パッと見て分かりやすいよう、簡単なイラストも添えたり。
『書きやすく、見やすい様』改良した物を、ジャッキーの口添えもあって、1週間程前から使って貰える様になった。
「昨日料理長も、『たしかに近頃、注文ミスが減ったようだね』って、しぶしぶ認めてくれたのよ!」
弾んだ声で店主に伝えると、
「そいつは凄い! あんたも良く頑張ってるな。前は学園の生徒さん、だったんだろ?」
しんみりと、思わぬ言葉を返された。
「おじさん……その話、誰から?」
「うん、ちょっとウワサでな――大丈夫! 『使い魔』なんて呼べなくても、こうして生活してくには、何にも困らないからな?」
「……ありがと」
震える足で店から離れて、手にしたオレンジを頬に寄せた。
柑橘系の爽やかな香りが、ざわついた心を、優しく撫でてくれる。
リディアがメイドに格下げされたのは、3ヶ月と少し前。
9月に新学期が始まって、すぐの事。
その原因となったのが、最上級生になった生徒が行う、『使い魔召喚の儀式』だった。
「あっ――忘れてた!」
買物を済ませてぼんやりと、学園に戻りかけた足を慌てて止めて。
カゴの底から取り出した物。
それは出かけるときに渡された、1週間前の古新聞。
小さく掲載された広告に気が付いて、教えてくれたのもジャッキーだった。
「ディア――ほらこれ、見てごらんよ!」
「なぁに? 『使い魔探偵』……!?」
「『迷子になった使い魔を、捜索のプロがお探しします。ぜひ一度、ご相談ください』だって!

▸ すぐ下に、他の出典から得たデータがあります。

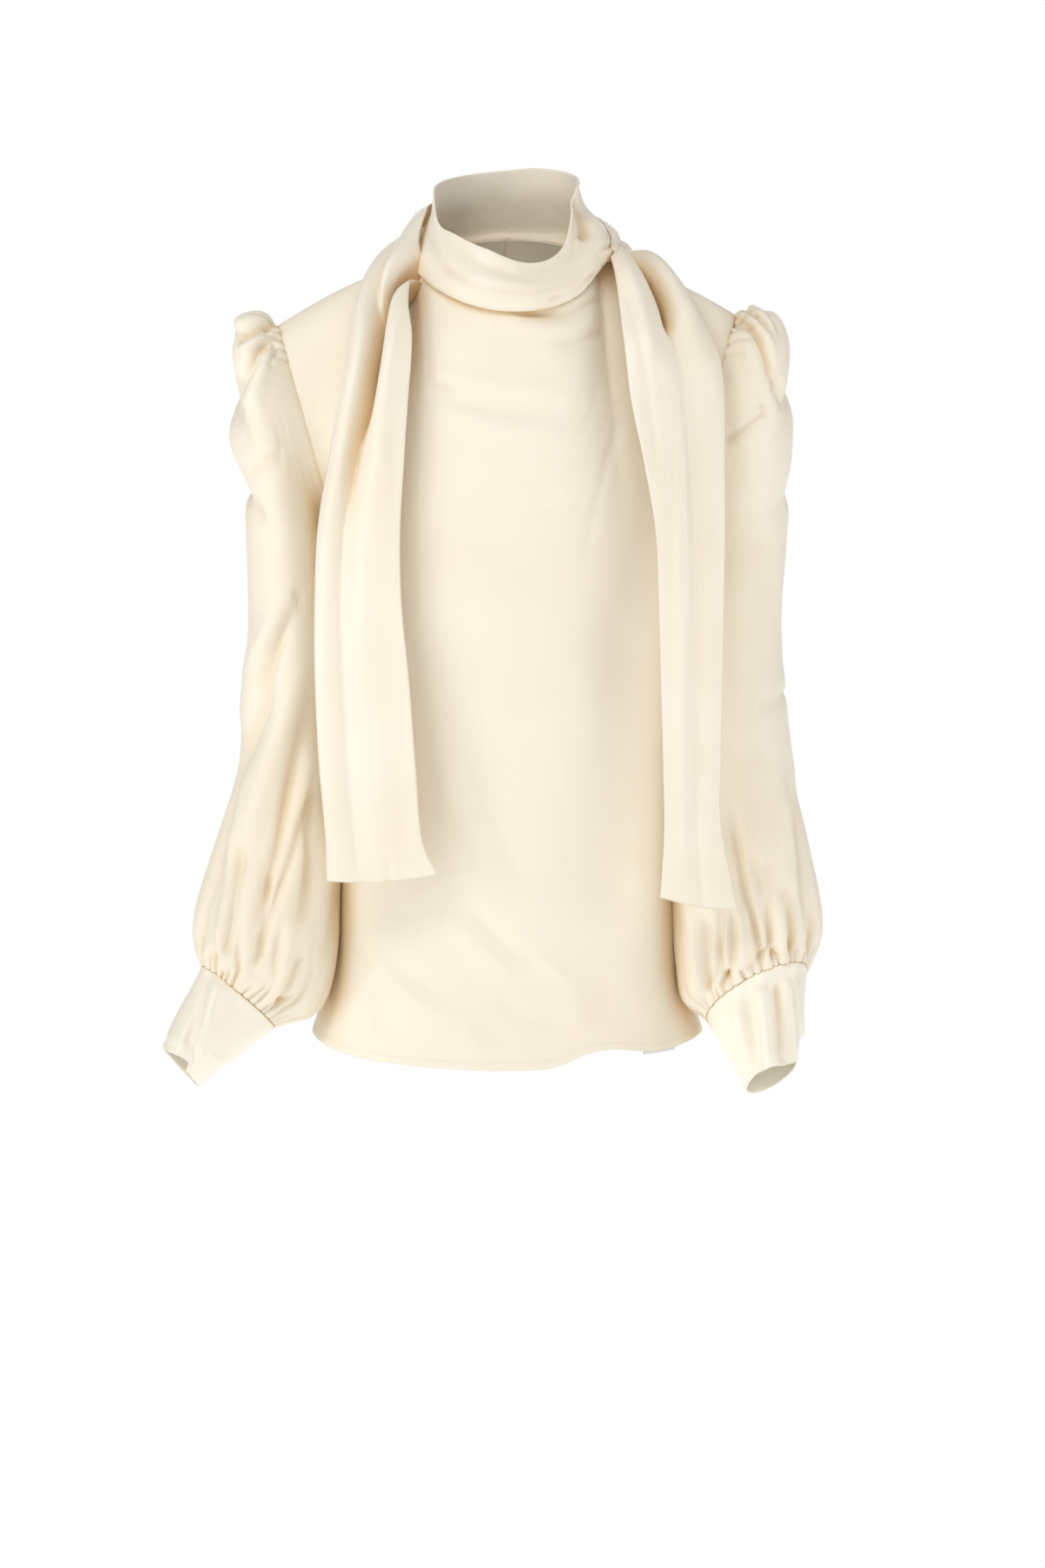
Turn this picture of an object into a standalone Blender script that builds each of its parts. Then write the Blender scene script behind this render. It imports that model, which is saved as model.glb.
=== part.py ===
"""Silk blouse: scarf collar with two long ties, gathered sleeve heads, bishop sleeves and deep cuffs.

It is modelled as it hangs when worn, hollow, in metres with +Z up. The front faces -Y and the
wearer's left is +X. The origin is the middle of the neck, level with the tops of the shoulders.
Run it with: blender --background --python part.py
Every size below is in millimetres; MM turns it into metres when a mesh is made.
"""

import math

import bpy
import numpy as np
from mathutils import Vector
from mathutils.bvhtree import BVHTree

MM = 0.001

# Cloth
CLOTH = 1.2  # wall of a single layer
DOUBLE_CLOTH = 1.8  # wall of collar, ties and cuffs, which are two layers
SEAM_GAP = 0.4  # between the walls of two pieces that are sewn together
REST_GAP = 0.5  # between the walls of two pieces that lie on each other
REST_REACH = 14.0  # how far under a piece a point may be and still be lifted off it

# Body
HEM_Z = -650.0
HEM_DIP_REACH = 150.0  # height over which the uneven hem of the front evens out
ARMPIT_Z = -212.0
NECK_HALF_WIDTH = 74.0
NECK_FRONT = 76.0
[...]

ディアもこの人に、探してもらえば? ほら、『迷子の使い魔』!」
『使い魔探偵』なんて……前世で読んだ原作でも、こちらに転生してからも、見た事も聞いた事もない。
「いたずらに、決まってるわ!」
と最初は、相手にしなかったけど。
「でもほら、『相談は無料』って書いてあるし――会ってみて、もし怪しそうだったら、頼まなければいいじゃない!
何ならわたしが、連絡取ってみてあげるよ?」
と再度、ジャッキーに勧められて。
『そういえば、前世にも『ペット探偵』ってあったっけ。テレビやネットでも、良く見かけたし。あれと同じかな?』
だんだんとその気になって、とりあえず一度だけ、会ってみる事に。
「『今日の朝、6時45分。市場の端にあるカフェの前。目印は、広告が載った新聞』
――で、間違いないよね?」
折り畳んだ古新聞を握りしめて、きょろきょろとカフェの周りを見渡すと。
石畳に並べられたテーブル席に座る、一人の男性に目が留まった。
サイドが少し跳ねた、くせのある黒い髪。
どこか少年ぽさを残した、整った顔。
スラリとした長身に良く似合う、オーダーメイドの黒いスーツと、襟にファーの付いた黒いコート。
新聞に目を落としながら、右手の親指で唇を撫でる仕草が……女性の客や店員達の熱い視線を、引き寄せている。
そんな彼の手元にあるのは、リディアが手にしているのと、全く同じ新聞だった。
「あの人が、『使い魔探偵』?……まるで、前世のアイドルみたいだけど?」
恐る恐る歩み寄ったリディアが、テーブルの前に立ったとき。
黒づくめの男性が、伏せていた目をふいに上げた。
長い睫毛に隠されていた、まるでお日様みたいな、琥珀色の瞳。
その目が軽く見開かれ、形の良い唇が、ゆっくりと弧を描く。
そして、さっと立ち上がり、片手を差し出して。
「久しぶりだね――ディア?」
良く通る低い声が、嬉しそうに呼んだのは、『落ちこぼれ聖女』の名前。
「えっ、その瞳の色……ヴィンス兄様!?」
今朝方の夢で会ったばかり、現実では久しぶりに会う初恋の相手を、リディアは目を丸くして見つめた。